軍より今回の救助について、感謝申し上げるとともに、褒章授与の前に事実関係をいくつか確認させてもらいたくてね」


言われた言葉にロナルドは普通に驚いた。

目の前の厳しい軍人がバカなのかと不遜にも思う。


救助?

感謝??

褒章授与???


何言ってるんだ、こいつ?


という内心の声をかろうじて抑えると、ロナルドはこめかみを抑えながら訪ねた。


「閣下、大変申し訳ないが仰る意味が自分は理解できません」


その言葉に、その場にいた一同が、さらに恐ろしいほど静まり返る。

表情も変えず能面のような冷たい視線でロナルドを見るのだ。


「ほぉ、そうなのか。」

ウィリアム卿が瞳を眇めてそう言うと、言葉を継いだ。


「誤認があると良くないので君に来てもらったが、2ヶ月前、君はどこにいたかな」


「どこって、ドルトンの首都、ヘルストンにずっといますよ」


「なるほど、、、」


ロナルドはだんだんとイライラしてきた。

何をしたいのか全く理解できない。

とうとう焦れて、軍人相手に焦れるのも恐ろしいが、どんと机を叩くとキレ気味に尋ねた。


「閣下、申し訳ないが俺も新聞記者の端くれだ。回りくどいやり取りは大っ嫌いでね。

いったい何を知りたくて俺を呼び出したのか、きちんと説明してほしい」


ロナルドの勢いをふっと鼻で笑っていなすと、ウィリアム卿は悪いと言うように頬を緩めた。


「これは失礼した。
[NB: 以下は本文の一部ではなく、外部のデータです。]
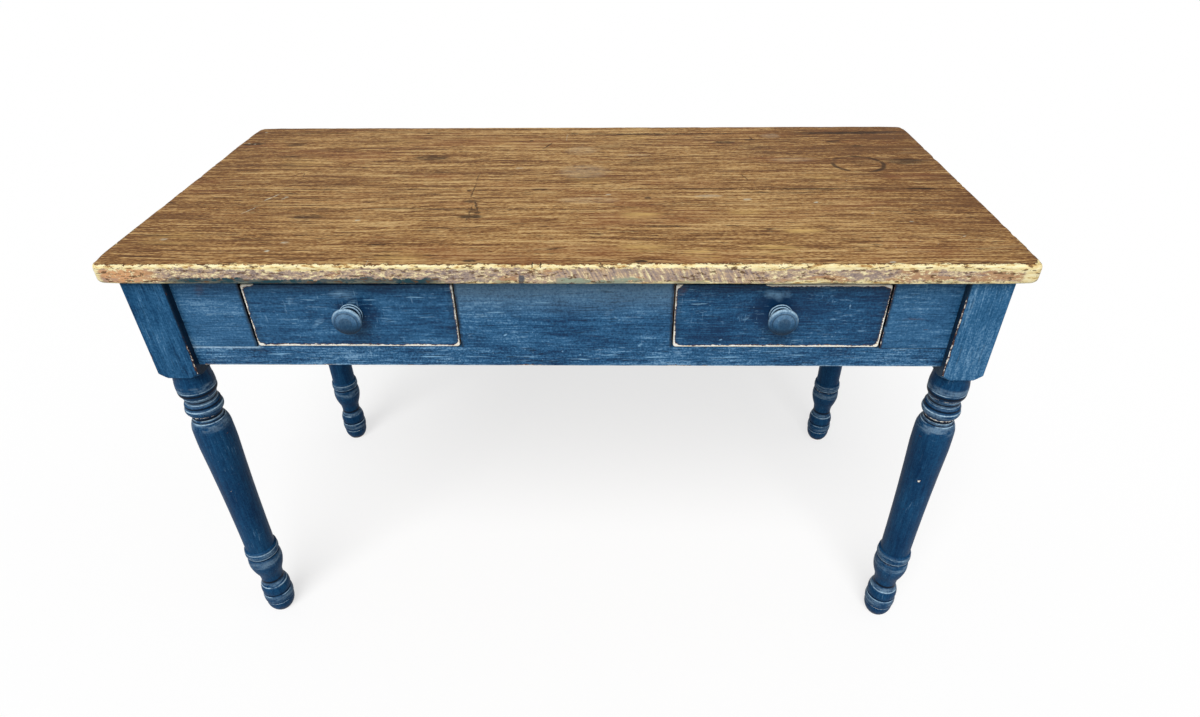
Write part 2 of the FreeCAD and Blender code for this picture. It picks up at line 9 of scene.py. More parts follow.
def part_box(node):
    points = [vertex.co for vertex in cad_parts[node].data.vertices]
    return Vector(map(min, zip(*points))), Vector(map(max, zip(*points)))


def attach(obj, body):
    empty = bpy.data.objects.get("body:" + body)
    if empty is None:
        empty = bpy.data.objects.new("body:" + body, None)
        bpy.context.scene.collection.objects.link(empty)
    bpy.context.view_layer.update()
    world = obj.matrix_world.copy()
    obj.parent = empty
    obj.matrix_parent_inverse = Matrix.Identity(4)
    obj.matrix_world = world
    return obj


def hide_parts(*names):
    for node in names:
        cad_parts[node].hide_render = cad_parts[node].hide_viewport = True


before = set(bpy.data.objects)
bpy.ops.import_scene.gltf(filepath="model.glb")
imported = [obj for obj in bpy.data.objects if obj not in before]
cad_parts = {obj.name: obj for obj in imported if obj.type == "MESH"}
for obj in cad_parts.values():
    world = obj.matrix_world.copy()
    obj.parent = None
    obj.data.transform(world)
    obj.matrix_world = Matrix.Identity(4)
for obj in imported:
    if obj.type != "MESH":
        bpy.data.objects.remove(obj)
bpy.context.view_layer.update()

# An old kitchen table: a scrubbed pine top of two boards on a base in worn navy paint, with two
# drawers. Lengths in metres unless a value is followed by MM, which turns millimetres into metres.

MM = 0.001

# ---------------------------------------------------------------- camera

CAMERA_PLACE = Vector((0.0676, -1.1507, 1.2107))
CAMERA_DOWN = math.radians(34.73)
CAMERA_TURN = math.radians(-1.2125)
CAMERA_ROLL = math.radians(0.552)
FOCAL_LENGTH_PIXELS = 734.1
PICTURE_WIDTH_PIXELS = 1200
SENSOR_WIDTH = 36.0


def make_camera():
    ahead = Vector((
        math.sin(CAMERA_TURN) * math.cos(CAMERA_DOWN),
        math.cos(CAMERA_TURN) * math.cos(CAMERA_DOWN),
        -math.sin(CAMERA_DOWN),
    ))
    right = Vector((math.cos(CAMERA_TURN), -math.sin(CAMERA_TURN), 0))
    up = right.cross(ahead)
    side = right * math.cos(CAMERA_ROLL) - up * math.sin(CAMERA_ROLL)
    top = right * math.sin(CAMERA_ROLL) + up * math.cos(CAMERA_ROLL)
    camera = bpy.data.objects.new("camera", bpy.data.cameras.new("camera"))
    camera.data.sensor_width = SENSOR_WIDTH
    camera.data.lens = FOCAL_LENGTH_PIXELS / PICTURE_WIDTH_PIXELS * SENSOR_WIDTH
    camera.matrix_world = Matrix.Translation(CAMERA_PLACE) @ Matrix((side, top, -ahead)).transposed().to_4x4()
    bpy.context.scene.collection.objects.link(camera)
    bpy.context.scene.camera = camera


# ---------------------------------------------------------------- writing materials

def rgb(red, green, blue):
    """A colour from its sRGB values, 0 to 255."""
    linear = [((c / 255 + 0.055) / 1.055) ** 2.4 if c > 10 else c / 255 / 12.92 for c in (red, green, blue)]
    return (*linear, 1.0)


class Graph:
    """One material's node tree. Each call adds a node and gives its output."""

    def __init__(self, name):
        self.material = bpy.data.materials.new(name)
        self.material.use_nodes = True
        self.tree = self.material.node_tree
        self.tree.nodes.clear()
        self.place = self.add("ShaderNodeTexCoord", out="Object")
        split = self.tree.nodes.new("ShaderNodeSeparateXYZ")
        self.tree.links.new(self.place, split.inputs[0])
        self.axes = list(split.outputs)

    def add(self, kind, inputs=None, out=0, **settings):
        node = self.tree.nodes.new(kind)
        for name, value in settings.items():
            setattr(node, name, value)
        for key, value in (inputs or {}).items():
            if isinstance(value, bpy.types.NodeSocket):
                self.tree.links.new(value, node.inputs[key])
            else:
                node.inputs[key].default_value = value
        return node.outputs[out]

    def math(self, operation, *values, clamp=False):
        return self.add("ShaderNodeMath", dict(enumerate(values)), operation=operation, use_clamp=clamp)

    def sum(self, *values):
        total = values[0]
        for value in values[1:]:
            total = self.math("ADD", total, value)
        return total

    def times(self, *values):
        total = values[0]
        for value in values[1:]:
            total = self.math("MULTIPLY", total, value)
        return total

    def minus(self, a, b):
        return self.math("SUBTRACT", a, b)

    def most(self, *values):
        total = values[0]
        for value in values[1:]:
            total = self.math("MAXIMUM", total, value)
        return total

    def least(self, *values):
        total = values[0]
        for value in values[1:]:
            total = self.math("MINIMUM", total, value)
        return total

    def vector(self, operation, *values, out=0):
        return self.add("ShaderNodeVectorMath", dict(enumerate(values)), out=out, operation=operation)

    def ramp(self, value, low, high, start=0.0, end=1.0):
        """Goes smoothly from start to end as the value goes from low to high."""
        inputs = {"Value": value, "From Min": low, "From Max": high, "To Min": start, "To Max": end}
        return self.add("ShaderNodeMapRange", inputs, interpolation_type="SMOOTHSTEP")

    def tones(self, value, *stops):
        """A colour ramp through (position, colour) stops."""
        ramp = self.tree.nodes.new("ShaderNodeValToRGB")
        self.tree.links.new(value, ramp.inputs[0])
        elements = ramp.color_ramp.elements
        for element, (position, colour) in zip(elements, stops):
            element.position, element.color = position, colour
        for position, colour in stops[2:]:
            elements.new(position).color = colour
        return ramp.outputs[0]

    def blend(self, share, a, b, mode="MIX"):
        inputs = {0: share, 6: a, 7: b}
        return self.add("ShaderNodeMix", inputs, out=2, data_type="RGBA", blend_type=mode)

    def noise(self, scale, detail=2.0, roughness=0.5, seed=0.0, place=None, distortion=0.0):
        """Smooth noise about 0.5. The scale is in waves a metre, one number or one for each axis."""
        scale = scale if isinstance(scale, tuple) else (scale,) * 3
        shift = (seed * 1.37, seed * 0.73 + 5.1, seed * 2.11)
        inputs = {0: place or self.place, 1: scale, 2: shift}
        inputs = {"Vector": self.add("ShaderNodeVectorMath", inputs, operation="MULTIPLY_ADD"), "Scale": 1.0,
                  "Detail": detail, "Roughness": roughness, "Distortion": distortion}
        return self.add("ShaderNodeTexNoise", inputs)

    def shaken(self, size, reach, seed=0.0):
        """The place, moved to and fro by up to about the reach, in waves of that size."""
        inputs = {0: self.place, 1: (1 / size,) * 3, 2: (seed, 0, seed)}
        place = self.add("ShaderNodeVectorMath", inputs, operation="MULTIPLY_ADD")
        wave = self.add("ShaderNodeTexNoise", {"Vector": place, "Scale": 1.0, "Detail": 3.0}, out="Color")
        wave = self.vector("SUBTRACT", wave, (0.5, 0.5, 0.5))
        return self.add("ShaderNodeVectorMath", {0: wave, 1: (reach * 2,) * 3, 2: self.place},
                        operation="MULTIPLY_ADD")

    def specks(self, spacing, radius, share, seed=0.0, place=None):
        """Scattered round specks, of which only that share of the cells has one."""
        inputs = {0: place or self.place, 1: (1 / spacing,) * 3, 2: (seed * 3.1, seed, seed * 1.7)}
        vector = self.add("ShaderNodeVectorMath", inputs, operation="MULTIPLY_ADD")
        cells = self.tree.nodes.new("ShaderNodeTexVoronoi")
        self.tree.links.new(vector, cells.inputs["Vector"])
        cells.inputs["Scale"].default_value = 1.0
        near = self.ramp(cells.outputs["Distance"], radius / spacing, radius / spacing * 0.4)
        dice = self.tree.nodes.new("ShaderNodeSeparateColor")
        self.tree.links.new(cells.outputs["Color"], dice.inputs[0])
        return self.times(near, self.math("LESS_THAN", dice.outputs[0], share))

    def oval(self, place, x, y, length, width, turn=0.0, up_axis=2):
        """The distance from the middle of a turned oval, 1 on its outline. It lies square to the up axis."""
        far = 1e6
        scale = [length / 2, width / 2]
        centre = [x, y]
        for values, filler in ((scale, far), (centre, 0.0)):
            values.insert(up_axis, filler)
        turned = [0.0, 0.0, 0.0]
        turned[up_axis] = math.radians(turn) * (-1 if up_axis == 1 else 1)
        inputs = {"Vector": place, "Location": centre, "Rotation": turned, "Scale": scale}
        local = self.add("ShaderNodeMapping", inputs, vector_type="TEXTURE")
        return self.vector("LENGTH", local, out="Value")

    def faces(self, low, high):
        """How far the place lies inside a box's faces, one value for each axis."""
        depths = []
        for axis, a, b in zip(self.axes, low, high):
            off_centre = self.math("ABSOLUTE", self.minus(axis, (a + b) / 2))
            depths.append(self.minus((b - a) / 2, off_centre))
        return depths

    def finish(self, colour, roughness, height=None, distance=0.0, specular=0.5):
        shader = self.tree.nodes.new("ShaderNodeBsdfPrincipled")
        for key, value in (("Base Color", colour), ("Roughness", roughness)):
            if isinstance(value, bpy.types.NodeSocket):
                self.tree.links.new(value, shader.inputs[key])
            else:
                shader.inputs[key].default_value = value
        shader.inputs["Specular IOR Level"].default_value = specular
        if height is not None:
            bump = self.add("ShaderNodeBump", {"Height": height, "Distance": distance, "Strength": 1.0},
                            out="Normal")
            self.tree.links.new(bump, shader.inputs["Normal"])
        output = self.tree.nodes.new("ShaderNodeOutputMaterial")
        self.tree.links.new(shader.outputs[0], output.inputs["Surface"])
        return self.material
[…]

もちろん君が2ヶ月前に国にいたことは調べ済みだし、先ほどの君の答えで、君が我々が探している人間ではないとわかったのだが、、、だが君も知る権利がある。

今から話すことは記事にはしないと約束してもらえるか」


「約束するも何も、しようとすれば俺は潰されるでしょうが」


ギラギラと強気の目つきで軍人を睨め付けるとロナルドは吠えた。


さすが国を代表する軍人ゆえか、ウィリアム卿はそんなロナルドの様子を面白そうに眺めながら口を開いた。


「2ヶ月前にヘルムナート高原の野戦病院がガンバレン国に襲撃されたのは覚えているか」


ぁ、と小さくロナルドは呻いた。眉間に皺がよる。

話しが戦争がらみであると悟ったからだ。


たちまち脳裏に2年前から起きている、極めてきな臭く残虐な話しが蘇った。


今、グレート・ドルトン王国と協定を結ぶ周辺諸国は一丸となって、ガンバレン国と戦っている。


もともと小さな国であったガンバレン国が、国防相と軍部のクーデターによって大統領と民主主義が倒れたのは一昨年のこと。


化学兵器を使い大統領の軍を制圧すると、軍部代表の国防相が国を掌握した。


それだけであれば自国内の紛争と世界も眺めていただろうが、狡猾なガンバレン国の国防相は希少な資源を狙って戦争を起こしたのだ。


隣国のウクィーナ共和国に侵攻し内政干渉、属国にすることを世界中に宣言した。


当然ながら先進国達はそれを許すわけもなく、多国籍軍を現地に派遣。

わが国の王国軍も属国解放のための戦線に出ているのだ。


2ヶ月前のヘルムナート高原の野戦病院銃撃事件は記憶に新しい。


それまでは民間施設は狙わずにいたガンバレン国が病院を、兵士が入院しているかもしれないという理由で襲撃し、何も関係のない民間人を巻き添えに殺そうとしたことで世界中から非難をされた。


「もちろん覚えてます。あれは襲撃されたが我が王国軍の抵抗のお陰で患者も医療従事者も職員も死傷者なしで、全員逃げることができたと発表されたが」


ロナルドの言葉にうむ、とウィリアム卿は小さく頷いた。


「確かにそうだ。ただ1つだけ発表をしなかったことがある。」


「なんですか?」


「病院の護衛にあたっていた兵士が1人だけ行方不明になったのだ。どうやら自分を囮にして敵兵の注意を自分に向けさせ、その間に全員を逃した」



「それはなんと無茶な!!軍人の教育を受けてるんですか?まともな兵士のやる事じゃない!!」


映画かドラマの見過ぎですよ、頭悪いんじゃないか、、、とあまりにも戦争に似つかわしくないやり口に軽くディスると、目の前の閣下は渋い顔をした。


「その兵士は当然ながら行方不明になり、我々ももはや死亡したのだろうと諦めかけていたところ、襲撃されてから16時間後に、負傷兵を発見したと軍司令部に連絡が来た」


そう言うと、ウィリアム卿はロナルドを真っ直ぐに見据えると言葉を継いだ。


「君からだ」


えぇっーーーーー!!というロナルドの驚愕の声が部屋中に響いた。